For Goldstein, coleader of Dow Lohnes's higher education practice, IP issues remain the number one concern for online offerings. Ownership in the online world continues to be problematic, he says, and the answers depend on whether content is developed by faculty or by others. "They are fairly complex legal issues, and not entirely resolved yet," Goldstein adds.

And he agrees with Matasar that regulatory problems are pervasive. He notes that education experts are working on a state reciprocity act that may resolve some of the state-to-state variations and requirements. But he doesn't see that coming together in the near future. "It will probably get worse before anyone finds the solution," Goldstein predicts.

Any such agreement in the United States still won't resolve regulatory issues internationally. And that area is moving in two directions, Goldstein says. Sending courses abroad, an American university can partner with domestic institutions in other countries, letting them deal with the compliance headaches. But that creates more transactional issues, he explains. "And there is a vast market for our courses overseas," he notes, "where we're seen as the gold standard in higher education."

In the other direction, Goldstein says more foreign institutions are seeking to explore the U.S. market via the Internet. Online education "could become a very competitive environment," he says, even though everyone seems to still be struggling with finding the right financial model. Competition from abroad, Goldstein says, will undoubtedly create international trade issues.

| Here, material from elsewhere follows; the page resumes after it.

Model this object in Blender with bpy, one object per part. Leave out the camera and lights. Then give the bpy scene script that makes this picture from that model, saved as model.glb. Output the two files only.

Other legal challenges abound for online courses. As examples, Goldstein mentions privacy, accreditation and grades, issues with student aid, and possible liabilities if an institution fails to meet U.S. Department of Education requirements on everything from course content to the tracking of students.

Most experts agree that novel legal issues will continue to emerge. But in the new frontier of online education, no one is quite sure what or where. "It's like asking what did the world look like before radio, or before television," NYU's Matasar observes. "We are only beginning to see its power in this space."